Başbakan Erdoğan`ın daha önce aynı dergiye verdiği demecinde Avrupa`nın Türkiye`ye daha fazla ihtiyacı olduğu şeklinde görüş belirttiğinin hatırlatılması üzerine de Davutoğlu, bunun duygusal değil, çok gerçekçi bir açıklama olduğunu kaydederek, Türkiye`nin enerji ihtiyacını karşılamak için Avrupa`ya değil, Irak, İran ve Rusya`ya ihtiyacı olduğunu, ancak Avrupa ülkelerinin bir enerji koridoru olarak Türkiye`ye ihtiyaç duyduğunu söyledi.

Davutoğlu, "Gerçekte hepimizin birbirimize ihtiyacı var. Sadece bu sayede Çin ya da Hindistan gibi ülkelere karşı rekabet edebiliriz. Birlikte kendimize şu soruyu sormalıyız: Avrupa`nın geleceği nerede?" diye konuştu.

Türkiye`de yapılacak seçimlerde AK Parti`nin ne kadar oy alacağına ilişkin bir soruya karşılık da Davutoğlu, "Yüzde 45 ila 50 oranında olabilir. Önemli olan belirgin bir çoğunluğun olması. Türkiye`nin istikrarlı şartlara ihtiyacı var" yanıtını verdi.
Mecliste 3`te 2`lik çoğunluk sağlamaları durumunda anayasada değişiklik yapabileceklerinin hatırlatılması üzerine Davutoğlu, bunun bir çok şeyi kolaylaştırabileceğini, ancak hiç bir şeyi zorla kabul ettirmek istemediklerini, önemli değişiklikler öncesinde tüm halk gruplarıyla görüşmek istediklerini söyledi.

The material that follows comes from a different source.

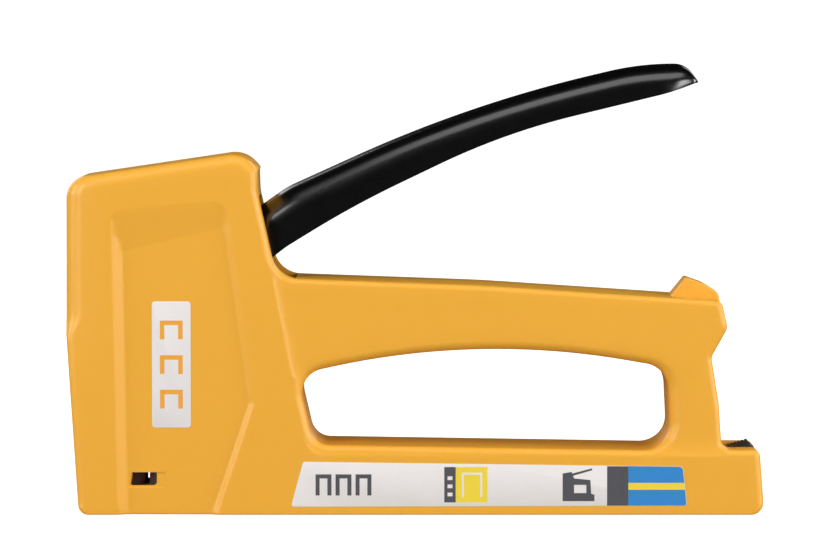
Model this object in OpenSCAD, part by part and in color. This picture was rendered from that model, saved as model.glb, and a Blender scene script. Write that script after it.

Bir soru üzerine Davutoğlu, "Parlamenter demokrasilerde başbakanın her zaman güçlü bir konumu vardır. Ancak ben uzun bir zaman Erdoğan`ın dış politika danışmanı ve Dışişleri Bakanı olarak görev yaptım ve size şunu garanti edebilirim: Başbakan her zaman danışmalara açıktır" diye konuştu.

Davutoğlu, "Her ülkenin kendine ait gelenekleri vardır. Demokrasi Türkiye`de çok köklüdür. Bizimle bir otoriter politika olmayacaktır" dedi.